With that being said, it is little surprise that Bowie’s music eventually inspired a stage show – a one man performance in fact – that came to The Royalty Theatre in Sunderland on Valentine’s Day night. From Ibiza to the Norfolk Broads, a line taken from the Bowie classic Life on Mars, was written and directed by Adrian Berry and performed by Alex Walton.

It’s often said that a one man show lives and dies by the performance of the sole actor on stage, but From Ibiza… proved that this isn’t always the case. Walton brought a chameleonic energy to the role, switching seamlessly between characters like a disgruntled barman and a Scottish record connoisseur to an alcoholic mother.

 

Walton was unable to wade through the sludge that was the play’s dialogue, however. Transitioning between over-the-top hero worshipping and clunky conversation, everything was just a little too obvious, a little too straightforward. From Ibiza… seemed at times to be going out of its way to prove that the phrase “less is more” holds serious weight at the theatre.

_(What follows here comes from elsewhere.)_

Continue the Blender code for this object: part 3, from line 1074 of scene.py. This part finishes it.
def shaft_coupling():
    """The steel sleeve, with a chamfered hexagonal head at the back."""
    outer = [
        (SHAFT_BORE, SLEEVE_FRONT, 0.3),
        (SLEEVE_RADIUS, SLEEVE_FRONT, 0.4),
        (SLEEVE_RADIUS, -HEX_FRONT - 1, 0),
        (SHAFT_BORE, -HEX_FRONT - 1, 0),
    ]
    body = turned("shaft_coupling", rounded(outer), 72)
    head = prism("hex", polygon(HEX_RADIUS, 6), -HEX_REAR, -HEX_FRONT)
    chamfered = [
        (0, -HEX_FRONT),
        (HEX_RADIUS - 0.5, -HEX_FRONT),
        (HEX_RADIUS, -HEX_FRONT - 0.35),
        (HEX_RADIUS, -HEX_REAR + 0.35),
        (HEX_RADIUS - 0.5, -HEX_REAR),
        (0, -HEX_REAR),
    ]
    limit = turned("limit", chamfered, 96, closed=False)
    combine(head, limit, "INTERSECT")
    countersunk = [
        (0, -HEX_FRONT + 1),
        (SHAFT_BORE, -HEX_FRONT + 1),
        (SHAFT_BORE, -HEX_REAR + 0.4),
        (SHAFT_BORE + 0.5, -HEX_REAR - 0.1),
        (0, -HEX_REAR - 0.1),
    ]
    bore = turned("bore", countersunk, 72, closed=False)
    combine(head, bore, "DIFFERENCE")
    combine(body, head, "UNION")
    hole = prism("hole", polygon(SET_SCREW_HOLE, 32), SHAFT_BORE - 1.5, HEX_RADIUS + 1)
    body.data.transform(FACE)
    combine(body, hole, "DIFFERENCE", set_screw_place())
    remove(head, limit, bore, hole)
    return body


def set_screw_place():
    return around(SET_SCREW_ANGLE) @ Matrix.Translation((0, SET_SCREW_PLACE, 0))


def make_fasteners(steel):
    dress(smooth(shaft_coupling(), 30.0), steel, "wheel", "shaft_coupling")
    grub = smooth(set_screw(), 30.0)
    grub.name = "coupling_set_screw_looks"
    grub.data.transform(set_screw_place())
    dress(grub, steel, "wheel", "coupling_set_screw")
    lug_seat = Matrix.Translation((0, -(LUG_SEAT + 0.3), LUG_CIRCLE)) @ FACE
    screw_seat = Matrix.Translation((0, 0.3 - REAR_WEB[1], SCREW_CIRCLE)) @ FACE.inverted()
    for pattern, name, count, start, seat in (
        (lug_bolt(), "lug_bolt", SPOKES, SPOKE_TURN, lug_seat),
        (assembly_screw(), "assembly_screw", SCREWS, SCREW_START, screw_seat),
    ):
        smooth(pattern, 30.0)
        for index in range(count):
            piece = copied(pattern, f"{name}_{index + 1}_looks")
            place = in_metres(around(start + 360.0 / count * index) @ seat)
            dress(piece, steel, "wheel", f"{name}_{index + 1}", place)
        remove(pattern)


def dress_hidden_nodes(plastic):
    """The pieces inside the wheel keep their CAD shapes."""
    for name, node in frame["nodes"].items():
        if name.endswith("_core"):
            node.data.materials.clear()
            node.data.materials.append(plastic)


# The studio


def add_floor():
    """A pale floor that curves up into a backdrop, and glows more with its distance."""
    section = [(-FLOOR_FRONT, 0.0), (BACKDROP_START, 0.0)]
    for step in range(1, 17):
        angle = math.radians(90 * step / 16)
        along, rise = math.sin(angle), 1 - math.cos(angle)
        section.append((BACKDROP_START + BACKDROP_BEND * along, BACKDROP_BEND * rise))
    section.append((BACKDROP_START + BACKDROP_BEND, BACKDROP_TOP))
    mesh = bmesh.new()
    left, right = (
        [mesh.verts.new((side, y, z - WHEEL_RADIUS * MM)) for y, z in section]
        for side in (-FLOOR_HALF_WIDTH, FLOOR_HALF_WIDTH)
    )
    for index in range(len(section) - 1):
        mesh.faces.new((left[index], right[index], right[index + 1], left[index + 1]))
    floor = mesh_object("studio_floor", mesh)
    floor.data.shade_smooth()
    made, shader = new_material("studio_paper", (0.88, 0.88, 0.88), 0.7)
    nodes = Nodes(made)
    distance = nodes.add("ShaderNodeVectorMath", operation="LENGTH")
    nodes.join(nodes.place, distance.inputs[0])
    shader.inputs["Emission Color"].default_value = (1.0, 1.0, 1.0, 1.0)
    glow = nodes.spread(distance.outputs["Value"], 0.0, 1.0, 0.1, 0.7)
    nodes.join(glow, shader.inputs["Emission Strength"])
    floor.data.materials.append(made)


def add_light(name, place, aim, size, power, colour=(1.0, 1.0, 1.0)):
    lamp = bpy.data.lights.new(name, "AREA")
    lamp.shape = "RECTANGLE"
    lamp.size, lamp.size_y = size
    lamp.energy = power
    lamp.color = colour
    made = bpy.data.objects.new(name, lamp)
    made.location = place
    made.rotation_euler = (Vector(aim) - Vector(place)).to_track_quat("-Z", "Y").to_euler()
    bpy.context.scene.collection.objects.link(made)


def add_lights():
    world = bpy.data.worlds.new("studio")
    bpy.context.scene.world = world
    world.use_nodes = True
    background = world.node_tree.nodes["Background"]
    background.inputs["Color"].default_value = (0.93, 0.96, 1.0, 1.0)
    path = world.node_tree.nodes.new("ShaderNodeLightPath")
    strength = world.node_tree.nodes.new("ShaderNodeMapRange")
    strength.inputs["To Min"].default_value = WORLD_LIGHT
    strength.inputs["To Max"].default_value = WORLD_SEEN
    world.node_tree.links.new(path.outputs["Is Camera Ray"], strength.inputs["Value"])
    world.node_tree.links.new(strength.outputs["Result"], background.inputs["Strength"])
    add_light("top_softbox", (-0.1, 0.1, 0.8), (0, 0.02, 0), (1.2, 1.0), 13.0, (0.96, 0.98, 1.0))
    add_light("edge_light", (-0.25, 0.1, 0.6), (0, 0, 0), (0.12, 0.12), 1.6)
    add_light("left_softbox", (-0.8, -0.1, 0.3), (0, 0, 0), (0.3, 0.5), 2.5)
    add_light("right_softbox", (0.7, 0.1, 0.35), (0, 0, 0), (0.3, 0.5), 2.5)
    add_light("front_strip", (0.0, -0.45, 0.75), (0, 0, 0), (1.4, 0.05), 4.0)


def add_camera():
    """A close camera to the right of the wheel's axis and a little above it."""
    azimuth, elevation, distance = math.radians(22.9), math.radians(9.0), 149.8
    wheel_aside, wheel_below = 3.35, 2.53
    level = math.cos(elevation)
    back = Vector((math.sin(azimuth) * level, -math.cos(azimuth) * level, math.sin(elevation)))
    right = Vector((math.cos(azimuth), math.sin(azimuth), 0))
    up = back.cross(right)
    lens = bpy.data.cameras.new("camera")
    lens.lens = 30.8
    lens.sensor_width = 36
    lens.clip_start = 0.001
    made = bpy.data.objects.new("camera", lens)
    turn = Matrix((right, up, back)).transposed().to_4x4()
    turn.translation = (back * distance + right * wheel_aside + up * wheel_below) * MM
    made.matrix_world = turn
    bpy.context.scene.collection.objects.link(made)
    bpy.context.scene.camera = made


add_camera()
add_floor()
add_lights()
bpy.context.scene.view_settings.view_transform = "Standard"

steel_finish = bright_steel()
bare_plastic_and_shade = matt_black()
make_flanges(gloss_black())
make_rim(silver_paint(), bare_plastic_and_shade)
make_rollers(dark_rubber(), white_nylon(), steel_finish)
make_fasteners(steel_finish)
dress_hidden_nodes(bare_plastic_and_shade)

From Ibiza… told the story of Martin, a troubled teenager with depression and an eating disorder. His father left him when he was two years old, leaving him in the care of a mother with a drinking problem who cannot bear to listen to the music of David Bowie. We find out that this is because of Martin’s father’s obsession with Bowie, something that is apparently hereditary.

 

On Martin’s 18th birthday he discovers a map left to him by his dad. It’s a map of London that takes Martin to various Bowie-related locations, such as his first house and the pub where the Ziggy Stardust character was first debuted. Eventually, Martin meets his father – or a vision of his father – in an old toy store that Bowie used to frequent. He’s given a music box, which plays Life on Mars as the production ends. What the grand conclusion of this play was supposed to be is beyond my simple mind.

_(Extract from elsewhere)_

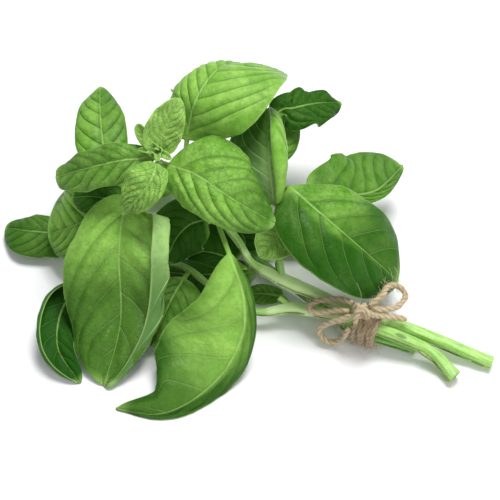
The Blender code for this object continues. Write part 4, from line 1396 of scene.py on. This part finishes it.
@dataclass
class Studio:
    """The pale floor, the soft lights and the camera. Places are in layout millimetres."""

    focal: float = 85.0
    sensor: float = 36.0
    distance: float = 500.0
    elevation: float = 50.0
    aim: Point = (0.0, 0.0, 20.0)
    sky: float = 0.33
    sky_white: Colour = (0.97, 0.98, 1.0)
    floor_size: float = 3.0
    floor_drop: float = 0.0002

    def camera(self) -> None:
        """Sets the camera at the photograph's viewing angle."""
        lens = bpy.data.cameras.new("camera")
        lens.lens = self.focal
        lens.sensor_width = self.sensor
        lens.clip_start = 0.01
        up = math.radians(self.elevation)
        eye = np.array(self.aim) + self.distance * np.array((0, -math.cos(up), math.sin(up)))
        camera = link("camera", lens)
        camera.location = to_frame(eye[None])[0]
        camera.rotation_euler = (math.pi / 2 - up, 0, TURN)
        bpy.context.scene.camera = camera

    def lamp(self, name: str, place: Point, size: float, power: float) -> None:
        """Adds a soft square light that faces the bunch.

        Args:
            name: The light's name.
            place: Where it is.
            size: Its side, in metres.
            power: Its power, in watts.
        """
        data = bpy.data.lights.new(name, "AREA")
        data.size = size
        data.energy = power
        lamp = link(name, data)
        start, end = to_frame(np.array([place, self.aim]))
        towards = end - start
        lamp.location = start
        lamp.rotation_euler = (math.acos(-towards[2] / np.linalg.norm(towards)), 0,
                               math.atan2(towards[1], towards[0]) - math.pi / 2)

    def floor(self, finish: bpy.types.Material) -> None:
        """Adds the floor, a hair under the bunch."""
        made = bmesh.new()
        bmesh.ops.create_grid(made, x_segments=2, y_segments=2, size=self.floor_size)
        mesh = bpy.data.meshes.new("floor")
        made.to_mesh(mesh)
        made.free()
        mesh.materials.append(finish)
        floor = link("floor", mesh)
        floor.location.z = -self.floor_drop

    def world(self) -> None:
        """Sets an even white sky."""
        world = bpy.data.worlds.new("sky")
        world.use_nodes = True
        background = world.node_tree.nodes["Background"]
        background.inputs["Color"].default_value = (*self.sky_white, 1.0)
        background.inputs["Strength"].default_value = self.sky
        bpy.context.scene.world = world

    def build(self) -> None:
        """Builds the whole studio."""
        bpy.context.scene.view_settings.view_transform = "Standard"
        self.floor(FloorFinish().make())
        self.world()
        self.lamp("key", (140, 260, 930), 0.45, 9.6)
        self.lamp("front", (-250, -700, 750), 0.8, 1.0)
        self.lamp("side", (600, -620, 330), 0.3, 2.6)
        self.camera()


def main() -> None:
    """Builds the studio and the bunch, in order."""
    logging.basicConfig(level=logging.INFO)
    Studio().build()
    jute = TwineFinish("jute").make()
    # Darker jute for the turns round the stems.
    darker_jute = TwineFinish("jute_darker", (0.62, 0.48, 0.30), (0.40, 0.29, 0.16), (0.16, 0.105, 0.05)).make()
    Twine(jute, darker_jute).build()
    Stems(StemFinish().make(), CutFinish().make()).build()
    upper = LeafFinish("basil_leaf", deep=(0.008, 0.07, 0.001), body=(0.12, 0.34, 0.02),
                       crest=(0.335, 0.605, 0.115), vein=(0.42, 0.67, 0.18)).make()
    under = LeafFinish("basil_leaf_under", deep=(0.03, 0.12, 0.012), body=(0.27, 0.49, 0.12),
                       crest=(0.42, 0.65, 0.22), vein=(0.48, 0.70, 0.28), roughness=0.6, specular=0.25,
                       vein_share=0.6, relief=-0.7).make()
    Foliage(Sheets(upper, under)).build()


if __name__ == "__main__":
    main()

Now, it would be unfair to say that the woman nodding off in the seat in front of me was the damning indictment that it seemed to me. When the show ended there was a mini standing ovation and a fair tumult of applause. So perhaps From Ibiza… is divisive, perhaps it’s better than I thought it was, perhaps it simply needs some tweaking. But if you’re looking for a way of keeping Bowie’s memory alive, just stick on a copy of Hunky Dory instead and thank me later.